◆ **Excerpt from a dataset**:
========================================================================

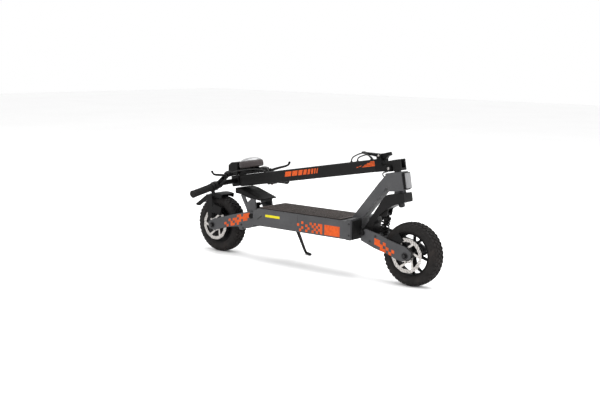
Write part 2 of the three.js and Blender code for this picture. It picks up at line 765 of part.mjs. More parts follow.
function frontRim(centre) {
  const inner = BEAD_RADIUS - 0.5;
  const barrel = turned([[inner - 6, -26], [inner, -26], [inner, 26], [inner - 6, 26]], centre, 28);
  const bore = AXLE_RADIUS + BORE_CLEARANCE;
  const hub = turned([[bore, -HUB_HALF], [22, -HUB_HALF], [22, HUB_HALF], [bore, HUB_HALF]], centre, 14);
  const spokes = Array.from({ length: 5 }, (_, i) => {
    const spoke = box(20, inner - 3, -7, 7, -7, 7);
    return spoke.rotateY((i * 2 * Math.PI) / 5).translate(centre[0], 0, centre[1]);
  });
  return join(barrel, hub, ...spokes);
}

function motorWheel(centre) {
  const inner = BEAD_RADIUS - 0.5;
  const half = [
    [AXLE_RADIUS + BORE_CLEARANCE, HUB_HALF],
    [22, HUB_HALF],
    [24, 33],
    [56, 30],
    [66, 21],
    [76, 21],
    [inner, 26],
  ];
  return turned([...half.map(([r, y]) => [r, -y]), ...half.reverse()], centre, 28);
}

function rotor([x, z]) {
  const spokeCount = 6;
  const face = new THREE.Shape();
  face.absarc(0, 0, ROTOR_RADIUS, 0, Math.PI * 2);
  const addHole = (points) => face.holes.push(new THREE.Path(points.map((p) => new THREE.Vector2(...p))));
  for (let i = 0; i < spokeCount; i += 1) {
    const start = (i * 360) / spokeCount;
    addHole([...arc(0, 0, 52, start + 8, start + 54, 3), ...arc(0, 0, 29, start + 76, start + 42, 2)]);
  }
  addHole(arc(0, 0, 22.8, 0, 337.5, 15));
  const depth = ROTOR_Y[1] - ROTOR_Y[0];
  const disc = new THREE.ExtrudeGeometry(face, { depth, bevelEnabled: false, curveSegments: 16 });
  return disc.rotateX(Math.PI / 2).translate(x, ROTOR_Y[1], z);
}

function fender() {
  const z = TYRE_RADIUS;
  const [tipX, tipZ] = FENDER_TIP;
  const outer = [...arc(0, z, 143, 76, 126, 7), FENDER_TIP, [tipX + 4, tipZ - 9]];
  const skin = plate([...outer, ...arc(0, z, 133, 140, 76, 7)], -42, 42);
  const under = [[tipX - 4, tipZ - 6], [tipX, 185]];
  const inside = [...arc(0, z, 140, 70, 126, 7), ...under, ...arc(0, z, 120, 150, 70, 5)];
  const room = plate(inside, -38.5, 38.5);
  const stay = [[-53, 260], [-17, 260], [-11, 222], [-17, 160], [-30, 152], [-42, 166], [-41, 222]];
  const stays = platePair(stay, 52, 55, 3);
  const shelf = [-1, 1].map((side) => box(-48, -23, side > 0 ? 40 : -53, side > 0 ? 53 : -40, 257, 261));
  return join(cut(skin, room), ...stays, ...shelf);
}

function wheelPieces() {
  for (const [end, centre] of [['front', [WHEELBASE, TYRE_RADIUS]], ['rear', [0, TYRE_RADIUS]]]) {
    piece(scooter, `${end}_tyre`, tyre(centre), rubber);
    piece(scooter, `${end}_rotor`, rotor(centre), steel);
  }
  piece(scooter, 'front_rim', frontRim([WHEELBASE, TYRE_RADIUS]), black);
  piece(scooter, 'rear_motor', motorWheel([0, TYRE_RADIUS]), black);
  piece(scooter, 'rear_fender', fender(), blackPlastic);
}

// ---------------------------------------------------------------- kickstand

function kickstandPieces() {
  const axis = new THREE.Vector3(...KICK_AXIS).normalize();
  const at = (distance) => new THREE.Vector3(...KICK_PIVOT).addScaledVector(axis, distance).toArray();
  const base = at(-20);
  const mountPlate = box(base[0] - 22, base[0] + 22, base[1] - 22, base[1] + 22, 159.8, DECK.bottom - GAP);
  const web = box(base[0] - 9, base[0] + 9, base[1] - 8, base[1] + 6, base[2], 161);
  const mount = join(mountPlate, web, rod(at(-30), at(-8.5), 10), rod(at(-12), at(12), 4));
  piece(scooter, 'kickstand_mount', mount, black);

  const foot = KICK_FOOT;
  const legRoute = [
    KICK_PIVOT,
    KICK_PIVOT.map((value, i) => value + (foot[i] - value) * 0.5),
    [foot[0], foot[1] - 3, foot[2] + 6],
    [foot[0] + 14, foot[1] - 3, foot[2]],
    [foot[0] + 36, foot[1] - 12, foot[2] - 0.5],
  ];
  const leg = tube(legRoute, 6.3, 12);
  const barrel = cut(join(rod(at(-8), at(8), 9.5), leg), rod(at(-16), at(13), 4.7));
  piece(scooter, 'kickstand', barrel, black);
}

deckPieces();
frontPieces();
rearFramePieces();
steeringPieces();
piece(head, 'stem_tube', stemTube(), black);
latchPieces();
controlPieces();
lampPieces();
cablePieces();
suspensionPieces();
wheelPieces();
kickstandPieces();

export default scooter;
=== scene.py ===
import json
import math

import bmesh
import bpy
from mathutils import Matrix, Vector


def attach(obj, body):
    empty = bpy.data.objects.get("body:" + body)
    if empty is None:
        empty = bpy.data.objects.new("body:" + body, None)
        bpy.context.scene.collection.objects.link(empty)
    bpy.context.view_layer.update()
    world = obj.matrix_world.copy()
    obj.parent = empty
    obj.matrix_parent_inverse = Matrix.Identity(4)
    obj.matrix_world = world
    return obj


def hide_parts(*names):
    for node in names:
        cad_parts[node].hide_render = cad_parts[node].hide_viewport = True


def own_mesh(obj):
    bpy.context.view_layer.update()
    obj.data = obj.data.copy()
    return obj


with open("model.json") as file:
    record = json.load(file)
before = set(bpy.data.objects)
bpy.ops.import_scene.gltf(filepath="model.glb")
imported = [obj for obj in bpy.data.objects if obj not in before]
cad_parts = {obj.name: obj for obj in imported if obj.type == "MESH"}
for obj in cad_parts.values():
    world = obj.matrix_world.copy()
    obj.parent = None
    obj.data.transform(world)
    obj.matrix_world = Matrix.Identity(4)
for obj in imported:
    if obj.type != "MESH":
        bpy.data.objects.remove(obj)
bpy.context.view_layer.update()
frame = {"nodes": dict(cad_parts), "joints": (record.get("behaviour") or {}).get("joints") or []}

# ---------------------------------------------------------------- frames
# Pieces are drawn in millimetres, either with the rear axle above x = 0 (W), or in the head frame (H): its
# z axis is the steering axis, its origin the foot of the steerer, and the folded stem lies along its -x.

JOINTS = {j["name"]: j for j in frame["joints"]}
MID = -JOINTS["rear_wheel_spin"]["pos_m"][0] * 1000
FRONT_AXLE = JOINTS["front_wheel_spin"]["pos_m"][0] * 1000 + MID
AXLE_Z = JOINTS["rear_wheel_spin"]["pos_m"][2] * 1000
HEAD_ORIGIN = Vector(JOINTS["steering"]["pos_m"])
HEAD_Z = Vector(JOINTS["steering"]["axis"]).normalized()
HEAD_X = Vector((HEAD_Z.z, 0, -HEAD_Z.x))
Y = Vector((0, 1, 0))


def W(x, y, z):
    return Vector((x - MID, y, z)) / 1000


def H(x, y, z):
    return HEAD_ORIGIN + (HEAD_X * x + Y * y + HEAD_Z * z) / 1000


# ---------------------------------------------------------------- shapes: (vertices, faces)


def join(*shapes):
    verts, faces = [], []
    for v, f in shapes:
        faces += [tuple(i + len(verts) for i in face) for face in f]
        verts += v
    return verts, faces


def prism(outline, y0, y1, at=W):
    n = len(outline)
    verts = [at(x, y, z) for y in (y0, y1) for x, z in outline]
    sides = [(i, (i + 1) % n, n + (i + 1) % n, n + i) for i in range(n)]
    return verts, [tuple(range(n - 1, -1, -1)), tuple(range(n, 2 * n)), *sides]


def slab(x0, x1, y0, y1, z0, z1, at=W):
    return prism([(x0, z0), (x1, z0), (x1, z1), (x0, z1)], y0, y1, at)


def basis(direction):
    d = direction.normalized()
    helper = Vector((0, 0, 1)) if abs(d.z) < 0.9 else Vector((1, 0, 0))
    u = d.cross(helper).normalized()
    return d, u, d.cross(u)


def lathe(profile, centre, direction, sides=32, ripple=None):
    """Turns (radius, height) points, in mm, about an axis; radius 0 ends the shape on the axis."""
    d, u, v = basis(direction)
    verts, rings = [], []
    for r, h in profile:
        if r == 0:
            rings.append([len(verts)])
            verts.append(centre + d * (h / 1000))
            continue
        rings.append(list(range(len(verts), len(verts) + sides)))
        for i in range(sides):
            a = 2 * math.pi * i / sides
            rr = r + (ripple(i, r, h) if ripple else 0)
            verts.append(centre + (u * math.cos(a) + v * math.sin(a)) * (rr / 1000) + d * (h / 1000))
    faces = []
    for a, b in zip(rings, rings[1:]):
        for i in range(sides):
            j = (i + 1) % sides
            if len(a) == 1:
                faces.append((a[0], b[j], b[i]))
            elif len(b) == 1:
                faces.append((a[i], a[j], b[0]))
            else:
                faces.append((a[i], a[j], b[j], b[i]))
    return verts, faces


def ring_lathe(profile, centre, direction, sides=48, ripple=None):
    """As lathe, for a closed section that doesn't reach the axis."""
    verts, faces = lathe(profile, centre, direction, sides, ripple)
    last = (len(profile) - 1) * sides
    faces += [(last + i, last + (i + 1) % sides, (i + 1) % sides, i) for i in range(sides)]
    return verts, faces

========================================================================

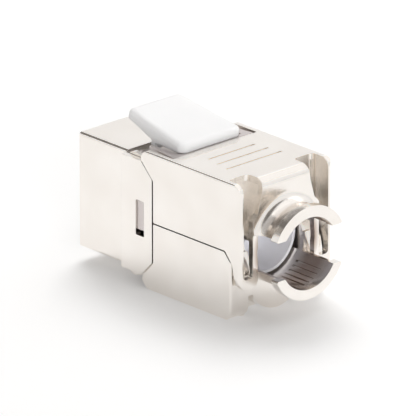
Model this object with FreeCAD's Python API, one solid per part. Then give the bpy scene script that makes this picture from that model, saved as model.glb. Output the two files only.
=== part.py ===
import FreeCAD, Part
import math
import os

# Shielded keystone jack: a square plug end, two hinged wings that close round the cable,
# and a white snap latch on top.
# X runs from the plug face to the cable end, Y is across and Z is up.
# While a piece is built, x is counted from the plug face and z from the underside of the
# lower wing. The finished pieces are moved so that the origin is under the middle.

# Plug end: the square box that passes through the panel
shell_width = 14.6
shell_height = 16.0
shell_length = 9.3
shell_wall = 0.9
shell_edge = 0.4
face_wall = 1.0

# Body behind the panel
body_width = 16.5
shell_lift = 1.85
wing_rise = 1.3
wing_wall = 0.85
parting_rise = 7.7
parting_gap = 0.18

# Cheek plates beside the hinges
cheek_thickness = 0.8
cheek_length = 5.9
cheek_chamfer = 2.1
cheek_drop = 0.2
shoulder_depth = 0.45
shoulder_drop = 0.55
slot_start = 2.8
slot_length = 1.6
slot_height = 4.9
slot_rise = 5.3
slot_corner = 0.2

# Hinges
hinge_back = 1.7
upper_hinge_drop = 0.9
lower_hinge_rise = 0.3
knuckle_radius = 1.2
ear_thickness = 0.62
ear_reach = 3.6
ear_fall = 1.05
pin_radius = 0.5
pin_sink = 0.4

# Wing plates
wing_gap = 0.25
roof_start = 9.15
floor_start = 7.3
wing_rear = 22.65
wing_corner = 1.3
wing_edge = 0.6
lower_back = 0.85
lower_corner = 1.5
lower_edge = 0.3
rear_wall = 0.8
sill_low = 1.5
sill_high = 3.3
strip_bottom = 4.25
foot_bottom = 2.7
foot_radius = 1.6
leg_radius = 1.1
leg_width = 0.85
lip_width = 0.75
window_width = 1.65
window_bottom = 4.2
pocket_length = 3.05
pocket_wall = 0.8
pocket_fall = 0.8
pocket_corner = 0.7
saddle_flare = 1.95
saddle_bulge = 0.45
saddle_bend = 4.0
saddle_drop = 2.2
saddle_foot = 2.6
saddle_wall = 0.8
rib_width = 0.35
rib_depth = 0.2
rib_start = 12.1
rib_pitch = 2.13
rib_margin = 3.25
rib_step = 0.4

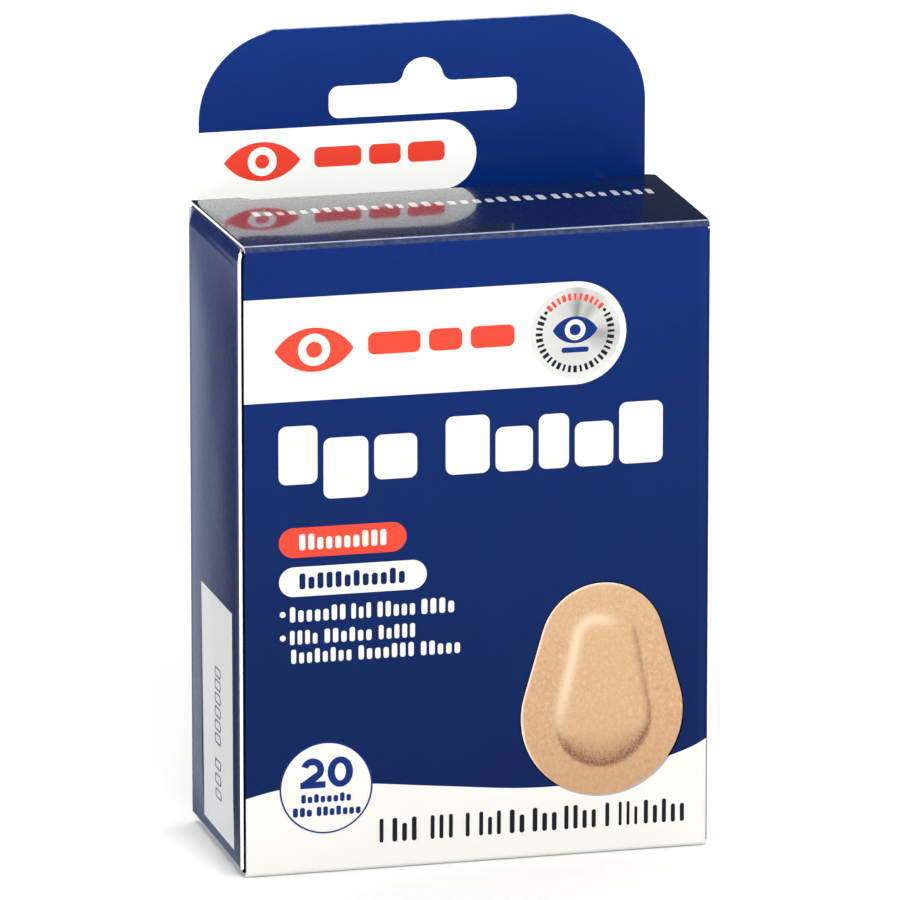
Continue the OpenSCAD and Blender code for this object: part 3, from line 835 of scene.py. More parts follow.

========================================================================

◆ **The problem**: Copy out exactly the lines running from the one with "deckPieces();" to the one with "obj.parent = empty", including both ends, and nothing more.

◆ **Result of this task**:
deckPieces();
frontPieces();
rearFramePieces();
steeringPieces();
piece(head, 'stem_tube', stemTube(), black);
latchPieces();
controlPieces();
lampPieces();
cablePieces();
suspensionPieces();
wheelPieces();
kickstandPieces();

export default scooter;
=== scene.py ===
import json
import math

import bmesh
import bpy
from mathutils import Matrix, Vector


def attach(obj, body):
    empty = bpy.data.objects.get("body:" + body)
    if empty is None:
        empty = bpy.data.objects.new("body:" + body, None)
        bpy.context.scene.collection.objects.link(empty)
    bpy.context.view_layer.update()
    world = obj.matrix_world.copy()
    obj.parent = empty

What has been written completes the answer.